* start RECORDED INFORMATION *

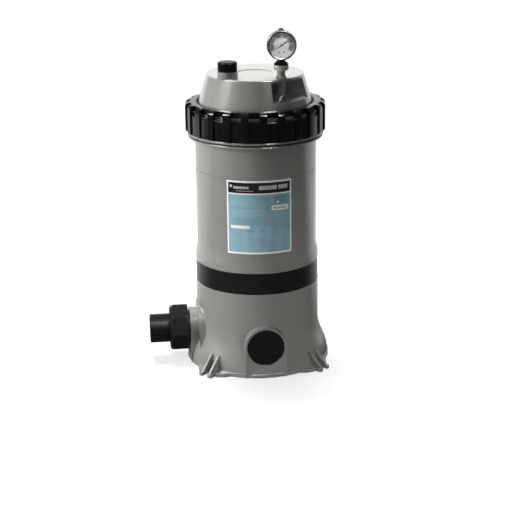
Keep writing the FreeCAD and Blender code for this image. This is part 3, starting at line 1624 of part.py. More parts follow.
def check_document(pieces):
    """Raises where a feature failed, a cut removed nothing or a piece isn't a valid solid."""
    for thing in doc.Objects:
        if "Invalid" in thing.State or "Error" in thing.State:
            raise RuntimeError(f"{thing.Name}: {thing.State}")
        if thing.TypeId in ("PartDesign::Groove", "PartDesign::Pocket"):
            if thing.BaseFeature.Shape.Volume - thing.Shape.Volume < 0.1:
                raise RuntimeError(f"{thing.Name} cuts nothing")
    for piece in pieces:
        if piece.Shape.isNull() or not piece.Shape.isValid() or not piece.Shape.Solids:
            raise RuntimeError(f"{piece.Label} is not a valid solid")
        if piece.TypeId == "PartDesign::Body" and len(piece.Shape.Solids) != 1:
            raise RuntimeError(f"{piece.Label} is in {len(piece.Shape.Solids)} pieces")


pieces = build_all()
doc.recompute()
check_document(pieces)
os.makedirs("parts", exist_ok=True)
for piece in pieces:
    piece.Shape.exportStep(f"parts/{piece.Label}.step")
print(f"{len(pieces)} pieces")
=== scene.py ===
"""Looks for the pool cartridge filter: materials, threads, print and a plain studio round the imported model.

Metres, +Z up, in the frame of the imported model. The front of the tank looks along -Y.
"""
import math

import bmesh
import bpy
from mathutils import Matrix, Quaternion, Vector


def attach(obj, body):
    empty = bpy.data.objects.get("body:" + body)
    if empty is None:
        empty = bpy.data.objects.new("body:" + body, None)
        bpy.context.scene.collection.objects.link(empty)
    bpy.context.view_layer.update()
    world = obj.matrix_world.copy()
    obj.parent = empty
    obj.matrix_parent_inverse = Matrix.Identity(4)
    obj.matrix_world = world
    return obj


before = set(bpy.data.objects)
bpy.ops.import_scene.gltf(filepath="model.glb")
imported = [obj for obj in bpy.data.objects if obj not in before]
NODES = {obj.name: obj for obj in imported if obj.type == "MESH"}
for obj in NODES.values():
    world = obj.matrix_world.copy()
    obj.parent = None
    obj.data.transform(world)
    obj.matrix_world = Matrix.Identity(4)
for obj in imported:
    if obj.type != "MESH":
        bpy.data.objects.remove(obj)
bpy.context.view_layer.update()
MM = 0.001

# Materials. The noise scales count cells in a metre, and depths are in metres.

FLOW_MARKS = 6
SMUDGES = 10
SURFACE_WAVES = 16
DUST_PATCHES = 40
EDGE_NICKS = 60
FINE_GLOSS = 240
DARK_SPECKS = 900

WAVE_DEPTH = 0.0004
PEEL_DEPTH = 0.00002
FIBRE_DEPTH = 0.0002
RUBBER_DEPTH = 0.00003
PLASTIC_EDGE = 0.0007
RUBBER_EDGE = 0.0004
METAL_EDGE = 0.0003

COAT_ROUGHNESS = 0.1
DUST_COLOR = (0.5, 0.48, 0.43)
BLOOM_COLOR = (0.06, 0.06, 0.058)


class Paint:
    """A material with one principled shader, and short ways to add the nodes that feed it."""

    def __init__(self, name, color, roughness, metallic=0.0, coat=0.0):
        self.material = bpy.data.materials.new(name)
        self.material.use_nodes = True
        self.tree = self.material.node_tree
        self.shader = self.tree.nodes["Principled BSDF"]
        self.color = color
        self.set("Base Color", (*color, 1))
        self.set("Roughness", roughness)
        self.set("Metallic", metallic)
        self.set("Coat Weight", coat)
        self.place = self.add("ShaderNodeTexCoord").outputs["Object"]

    def set(self, name, value):
        self.shader.inputs[name].default_value = value

    def add(self, kind, **settings):
        """A new node with its settings made."""
        node = self.tree.nodes.new(kind)
        for name, value in settings.items():
            setattr(node, name, value)
        return node

    def feed(self, socket, value):
        """Links another node's output to the socket, or sets it to a plain value."""
        if isinstance(value, bpy.types.NodeSocket):
            self.tree.links.new(value, socket)
        else:
            socket.default_value = value

    def math(self, operation, *values):
        node = self.add("ShaderNodeMath", operation=operation)
        for socket, value in zip(node.inputs, values):
            self.feed(socket, value)
        return node.outputs[0]

    def noise(self, scale, detail=3, stretch=(1, 1, 1)):
        mapping = self.add("ShaderNodeMapping")
        mapping.inputs["Scale"].default_value = stretch
        self.feed(mapping.inputs["Vector"], self.place)
        noise = self.add("ShaderNodeTexNoise")
        noise.inputs["Scale"].default_value = scale
        noise.inputs["Detail"].default_value = detail
        self.feed(noise.inputs["Vector"], mapping.outputs[0])
        return noise.outputs["Fac"]

    def span(self, source, low, high, start=0.3, end=0.7):
        """Turns a value that runs from start to end into one from low to high."""
        node = self.add("ShaderNodeMapRange")
        values = {"Value": source, "From Min": start, "From Max": end, "To Min": low, "To Max": high}
        for name, value in values.items():
            self.feed(node.inputs[name], value)
        return node.outputs[0]

    def mix(self, factor, first, second):
        """A blend of two colours, each a plain colour or a node's output."""
        node = self.add("ShaderNodeMix", data_type="RGBA")
        self.feed(node.inputs["Factor"], factor)
        for name, value in (("A", first), ("B", second)):
            socket = [s for s in node.inputs if s.name == name and s.type == "RGBA"][0]
            self.feed(socket, (*value, 1) if isinstance(value, tuple) else value)
        return [s for s in node.outputs if s.type == "RGBA"][0]

    def bump(self, height, depth, normal=None, strength=1.0):
        """A bumped normal, on top of another normal if there is one."""
        node = self.add("ShaderNodeBump")
        node.inputs["Strength"].default_value = strength
        node.inputs["Distance"].default_value = depth
        self.feed(node.inputs["Height"], height)
        if normal is not None:
            self.feed(node.inputs["Normal"], normal)
        return node.outputs[0]

    def shade(self, share):
        """The base colour made darker or lighter."""
        return tuple(min(1.0, c * share) for c in self.color)

    def link(self, name, socket):
        self.tree.links.new(socket, self.shader.inputs[name])

    def soft_edges(self, radius):
        """A normal that rounds the sharp edges over this radius."""
        node = self.add("ShaderNodeBevel", samples=4)
        node.inputs["Radius"].default_value = radius
        return node.outputs[0]

    def edge_mask(self, rounded):
        """1 near sharp edges, 0 on open faces."""
        plain = self.add("ShaderNodeNewGeometry").outputs["Normal"]
        dot = self.add("ShaderNodeVectorMath", operation="DOT_PRODUCT")
        self.feed(dot.inputs[0], rounded)
        self.feed(dot.inputs[1], plain)
        return self.span(dot.outputs["Value"], 1.0, 0.0, 0.86, 0.999)

    def upward(self):
        """1 on faces that look up, where dust settles."""
        normal = self.add("ShaderNodeNewGeometry").outputs["Normal"]
        split = self.add("ShaderNodeSeparateXYZ")
        self.feed(split.inputs[0], normal)
        return self.span(split.outputs["Z"], 0.0, 1.0, 0.5, 0.95)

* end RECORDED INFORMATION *

• TASK DETAILS
Your task is to quote the lines above, beginning with the first and ending with the one that holds "obj.matrix_parent_inverse = Matrix.Identity(4)".

• RESULT BELOW
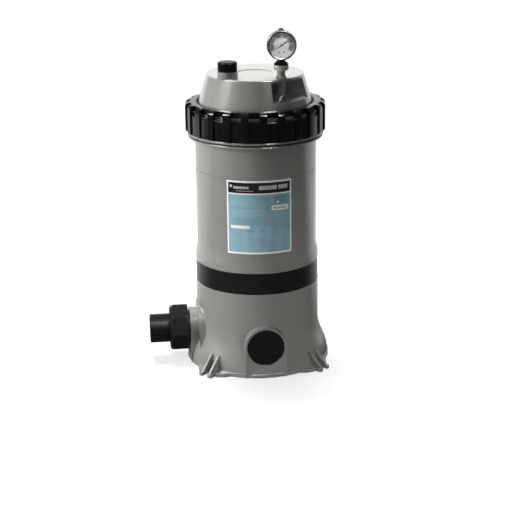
Keep writing the FreeCAD and Blender code for this image. This is part 3, starting at line 1624 of part.py. More parts follow.
def check_document(pieces):
    """Raises where a feature failed, a cut removed nothing or a piece isn't a valid solid."""
    for thing in doc.Objects:
        if "Invalid" in thing.State or "Error" in thing.State:
            raise RuntimeError(f"{thing.Name}: {thing.State}")
        if thing.TypeId in ("PartDesign::Groove", "PartDesign::Pocket"):
            if thing.BaseFeature.Shape.Volume - thing.Shape.Volume < 0.1:
                raise RuntimeError(f"{thing.Name} cuts nothing")
    for piece in pieces:
        if piece.Shape.isNull() or not piece.Shape.isValid() or not piece.Shape.Solids:
            raise RuntimeError(f"{piece.Label} is not a valid solid")
        if piece.TypeId == "PartDesign::Body" and len(piece.Shape.Solids) != 1:
            raise RuntimeError(f"{piece.Label} is in {len(piece.Shape.Solids)} pieces")


pieces = build_all()
doc.recompute()
check_document(pieces)
os.makedirs("parts", exist_ok=True)
for piece in pieces:
    piece.Shape.exportStep(f"parts/{piece.Label}.step")
print(f"{len(pieces)} pieces")
=== scene.py ===
"""Looks for the pool cartridge filter: materials, threads, print and a plain studio round the imported model.

Metres, +Z up, in the frame of the imported model. The front of the tank looks along -Y.
"""
import math

import bmesh
import bpy
from mathutils import Matrix, Quaternion, Vector


def attach(obj, body):
    empty = bpy.data.objects.get("body:" + body)
    if empty is None:
        empty = bpy.data.objects.new("body:" + body, None)
        bpy.context.scene.collection.objects.link(empty)
    bpy.context.view_layer.update()
    world = obj.matrix_world.copy()
    obj.parent = empty
    obj.matrix_parent_inverse = Matrix.Identity(4)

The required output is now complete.